Carlos Menem oder Nestor Kirchner? Am 18. Mai wählen die Bürger Argentiniens einen neuen Präsidenten. Der künftige Mann an der Spitze muss das Land mit seinen 36 Millionen Einwohneren aus einer schweren Krise führen. Die Industrie ist kaum wettbewerbsfähig, das politische System ineffizient. Vor allem aber fehlt nach der Erklärung der Zahlungsunfähigkeit das Vertrauen der Investoren. Kein Wunder, dass Argentinien-Bonds lange Zeit nur noch bei rund 20 Prozent notierten. Seit einigen Wochen erholen sich die Kurse dank des Einstiegs risikobereiter Anleger jedoch. Sie setzen darauf, dass der neue Präsident den Schuldendienst wieder aufnimmt. Dann, so ihre Überlegung, dürfte das für die Ankurbelung der Konjunktur so notwendige Kapital wieder ins Land fließen. Jedoch: "Bislang hat noch kein Kandidat ein überzeugendes Restrukturierungsprogramm vorgelegt", sagt Elke Speidel-Walz von der Deutschen Bank. Zudem müsse Argentinien in diesem Jahr rund zehn Milliarden Dollar an den Internationalen Währungsfonds (IWF) und an die Weltbank überweisen. "Für private Gläubiger bleibt da nicht mehr viel übrig", warnt die Expertin.

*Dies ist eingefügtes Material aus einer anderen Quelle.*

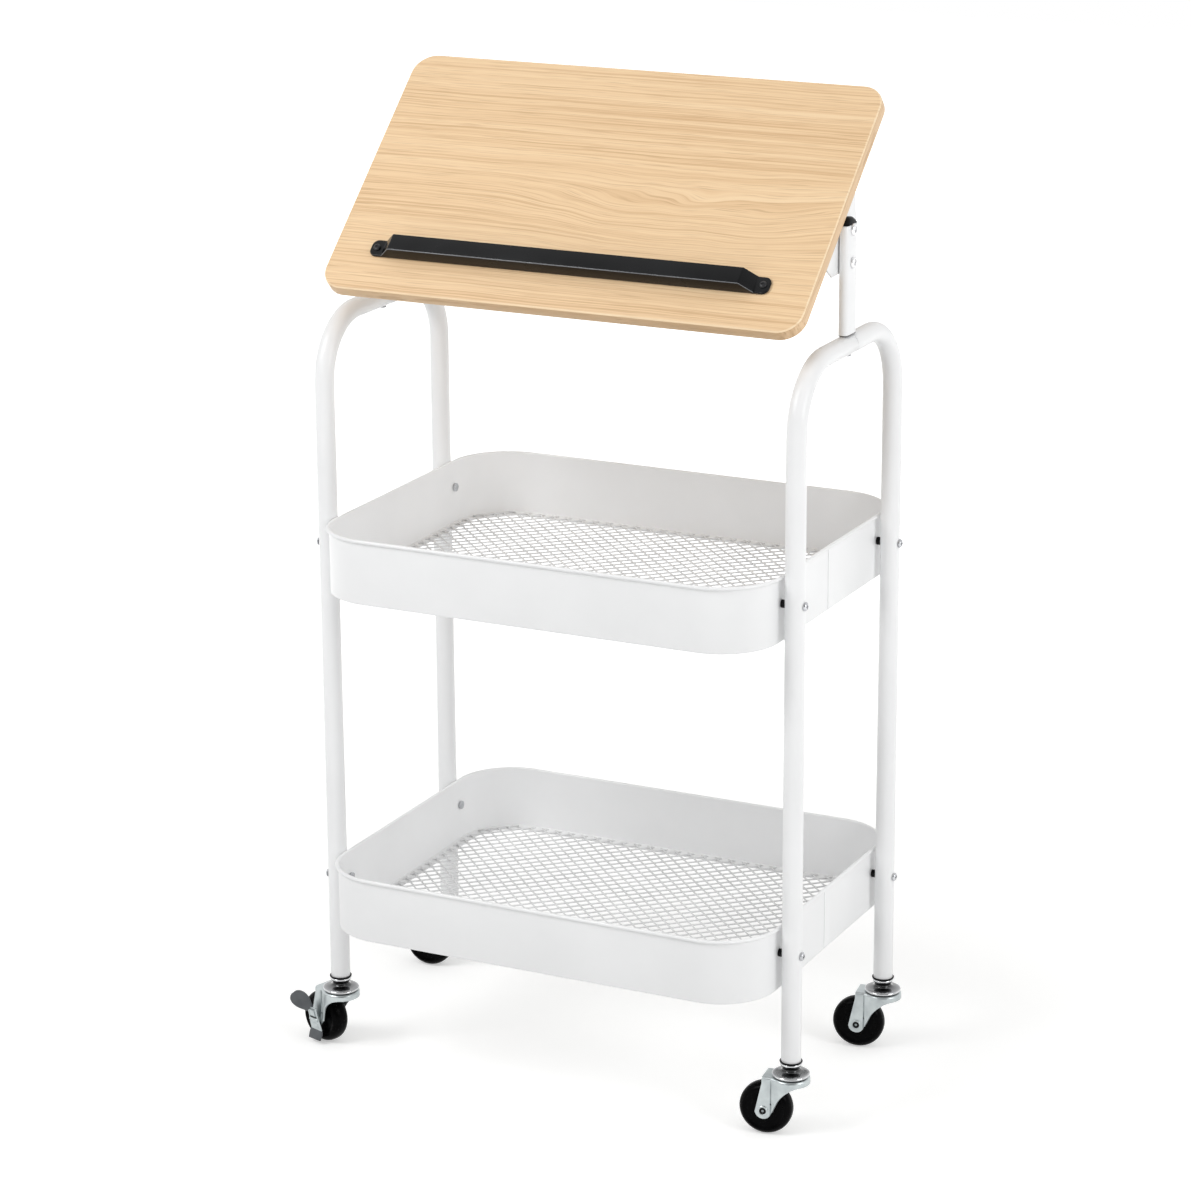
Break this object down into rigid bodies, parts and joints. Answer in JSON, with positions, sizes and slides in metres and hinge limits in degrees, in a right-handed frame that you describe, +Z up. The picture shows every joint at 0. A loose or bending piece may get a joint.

Auch Michael Discher-Remmlinger, Fondsmanager des DIT Emerging Market Bond, sieht trotz der jüngsten Rendite-Einengungen keinen Anlass, sich in Argentinien zu engagieren. "Das Rückschlagpotenzial ist einfach zu hoch." Seiner Meinung nach wird die neue Regierung ausländischen Investoren einen Schuldenverzicht von 50 Prozent anbieten müssen. "Alles was darunter liegt, ist nicht zu bezahlen."

Gute Perspektiven dagegen in Brasilien. Die Ängste der Investoren vor Lula da Silva haben sich aufgelöst. "Der Präsident lässt keinen Zweifel an seinem marktwirtschaftlichen Kurs", sagt Discher-Remmlinger. So wurde vor kurzem die Unabhängigkeit der Zentralbank garantiert. Zudem macht sich Lula für eine Begrenzung der Staatsausgaben stark. Diese Politik stößt auf Zustimmung des IWF. Der Währungsfonds unterstützt das Land mit Krediten. Auch die Rating-Agentur Fitch sieht Brasilien auf einem guten Weg. Sie stufte den Ausblick von negativ auf stabil herauf. Jüngstes Beispiel für das wachsende Vertrauen: In der vergangenen Woche platzierte Brasilien problemlos eine neue Anleihe in Höhe von 750 Millionen Dollar. Noch vor einem Jahr war für die größte Volkswirtschaft Lateinamerikas der Zugang zum Kapitalmarkt versperrt. "Die Weichen für einen Aufschwung sind zwar gestellt", sagt Speidel-Walz. Entscheidend sei jetzt aber, ob es Lula tatsächlich gelingt, das Steuer- und Sozialversicherungssystem zu refomieren. Sollten jedoch die Widerstände in Lulas Arbeiterpartei stärker werden und es nicht gelingen, das vom IWF geforderte Ziel eines Überschusses im Haushalt von vier Prozent (ohne Zinszahlungen) zu erzielen, dürften die Anleihekurse wieder unter Druck geraten.

Wachstum in Kolumbien. DIT-Fondsmanager Discher- Remmlinger beurteilt die Reformpolitik von Präsident Alvaro Uribe positiv. Sie dürfte dieses Jahr dazu führen, dass die Wirtschaft Kolumbiens um zwei Prozent zulegt. Zudem bemüht sich Uribe verstärkt um die Senkung des Haushaltsdefizits. Entscheidend für die Zukunft ist es jedoch, ob es dem Präsidenten gelingt, den Terror erfolgreich zu bekämpfen.

Chaos in Caracas. Obwohl nach der Beendigung des Streiks die Ölproduktion fast wieder auf vollen Touren läuft, kauft Discher-Remmlinger keine Venezula-Bonds. Seine Begründung für die Zurückhaltung: "Die innenpolitischen Spannungen sind zu groß, und in der Wirtschaftspolitik ist derzeit kein klares Konzept zu erkennen."